Alternately, we might write an inscription in a book that we plan to gift to a friend or scribble notes in a library book. I have vivid memories of discovering a lively discussion in a library copy of an Agatha Christie mystery years ago: several readers had recorded their speculations about the murderer’s identity at various stages in the story, inspiring later readers to debunk these guesses and offer alternate theories. The book became a tactile record of a community’s interpretive debates.

Aesthetic artifacts

Our awareness of tactility also factors into our appreciation of books as aesthetic objects. When Julian Barnes won the Man Booker Prize in 2011, he spoke of the importance of his book’s design: “Those of you who’ve seen my book—whatever you may think of its contents—will probably agree that it is a beautiful object. And if the physical book, as we’ve come to call it, is to resist the challenge of the e-book, it has to look like something worth buying and worth keeping.”

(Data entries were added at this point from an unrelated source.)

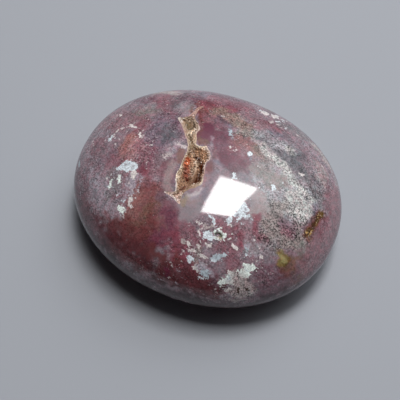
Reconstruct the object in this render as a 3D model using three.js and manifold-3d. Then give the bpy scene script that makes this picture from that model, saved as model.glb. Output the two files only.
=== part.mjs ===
// An ocean jasper palm stone: a polished pebble of jasper with one open hollow in its crown,
// lined with a crust of small quartz crystals, and a pinhole pit beside it.
//
// Frame: millimetres, +Z up, +X along the stone's long axis. The origin is the middle of the
// box round the stone, on the small flat of its belly that it rests on.

import * as THREE from 'three';
import { mergeVertices } from 'three/addons/utils/BufferGeometryUtils.js';
import Module from 'manifold-3d';

const wasm = await Module();
wasm.setup();

// ---- driving dimensions, in millimetres ----

// The pebble: a rounded oval in plan, with a high crown above its girdle and a lower belly.
const HALF_LENGTH = 32.5;
const HALF_WIDTH = 27.0;
const CROWN_HEIGHT = 14.5;
const GIRDLE_HEIGHT = 10.0;
const BELLY_DEPTH = 10.2; // a little more than the girdle's height: the rest is ground flat
const PLAN_POWER = 2.1; // 2 is a true ellipse, more is a fuller oval
const CROWN_POWER = 2.1;
const BELLY_POWER = 2.2;
const LOBE = 0.0044; // how far the plan leans towards three soft corners

// The hollow, seen from above: a cleft that starts as a crack at the back, opens to a small
// chamber, pinches to a neck, opens again to the main chamber and runs out in a shallow tail.
const HOLLOW_RIM = [
  [-7.8, 15.3], [-8.6, 14.2], [-9.2, 12.4], [-9.7, 10.9], [-11.4, 10.0], [-11.1, 9.1],
  [-10.1, 8.2], [-9.2, 7.1], [-8.1, 5.7], [-6.9, 4.1], [-6.0, 2.6], [-5.6, 0.6],
  [-5.5, -2.0], [-5.4, -4.4], [-5.0, -6.2], [-4.3, -8.0], [-5.7, -9.4], [-4.3, -10.1],
  [-2.0, -10.9], [-2.0, -8.8], [-1.2, -7.2], [-0.2, -6.2], [0.6, -4.8], [0.3, -3.0],
  [-0.2, -0.8], [0.0, 1.4], [-0.7, 3.2], [-2.0, 4.4], [-3.4, 4.0], [-4.6, 4.4],
  [-5.3, 6.4], [-5.3, 8.3], [-6.4, 9.7], [-7.8, 11.0], [-8.2, 12.8], [-8.1, 14.4],
];
// The line along its middle, from the crack to the tail, with the depth below the crown at each.
const HOLLOW_SPINE = [
  { at: [-8.5, 13.4], depth: 0.6 },
  { at: [-8.9, 9.7], depth: 2.0 },
  { at: [-7.0, 6.6], depth: 1.5 },
  { at: [-5.6, 4.2], depth: 1.6 },
  { at: [-3.2, 1.6], depth: 2.4 },
  { at: [-1.5, -1.2], depth: 3.4 },
  { at: [-1.1, -3.4], depth: 3.6 },
  { at: [-2.4, -6.6], depth: 2.2 },
  { at: [-3.2, -9.4], depth: 0.9 },
];
// Its wall: how far in towards the spine, and what share of the depth, from the rim down.
const HOLLOW_WALL = [
  { inwards: 0.0, down: 0.0 },
  { inwards: 0.1, down: 0.32 },
  { inwards: 0.28, down: 0.64 },
  { inwards: 0.52, down: 0.88 },
  { inwards: 0.8, down: 1.0 },
];
const HOLLOW_MIDDLE = { inwards: 0.98, down: 1.0 };
const RIM_STEPS = 60;
const WALL_ROUGHNESS = 0.16;
const CUTTER_LIFT = 3.0; // how far the cutter stands above the polished face
const SHALLOWEST = 0.25; // the least depth of the hollow and of the room in its crust

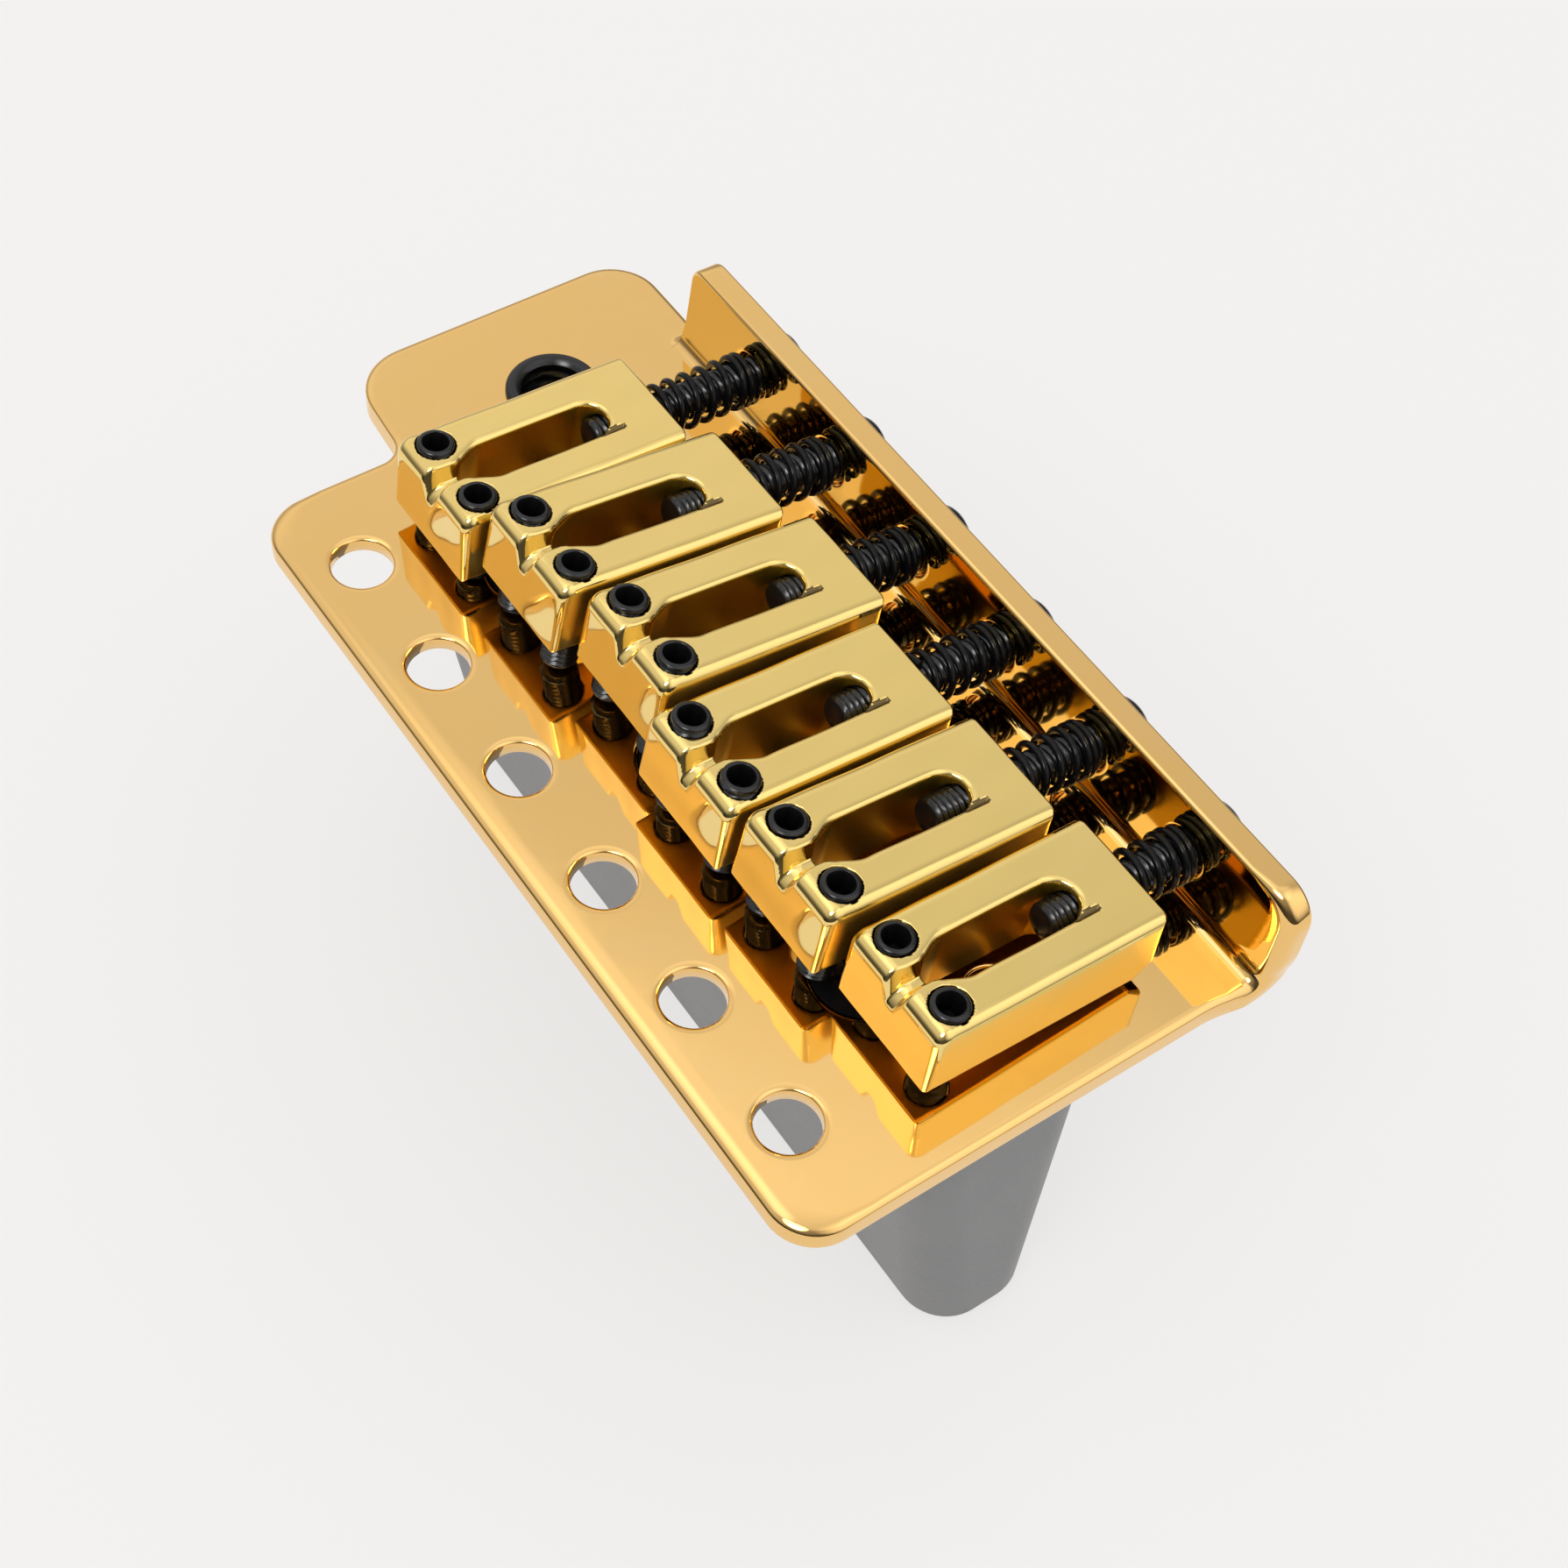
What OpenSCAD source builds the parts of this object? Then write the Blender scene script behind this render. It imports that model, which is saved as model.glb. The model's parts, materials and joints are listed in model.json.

As we speculate about the future of the book, we must admit that it cannot compete with computers and e-book readers when it comes to sheer storage capacity. The register of touch, however, reminds us that information storage is not the book’s only affordance. Our experience of books as material objects is also meaningful.

Books produce tactile, visual, and even olfactory effects.

The range of sensuous experiences that books provide is perhaps one of the reasons that so many readers describe feeling emotionally attached to—touched by—their books.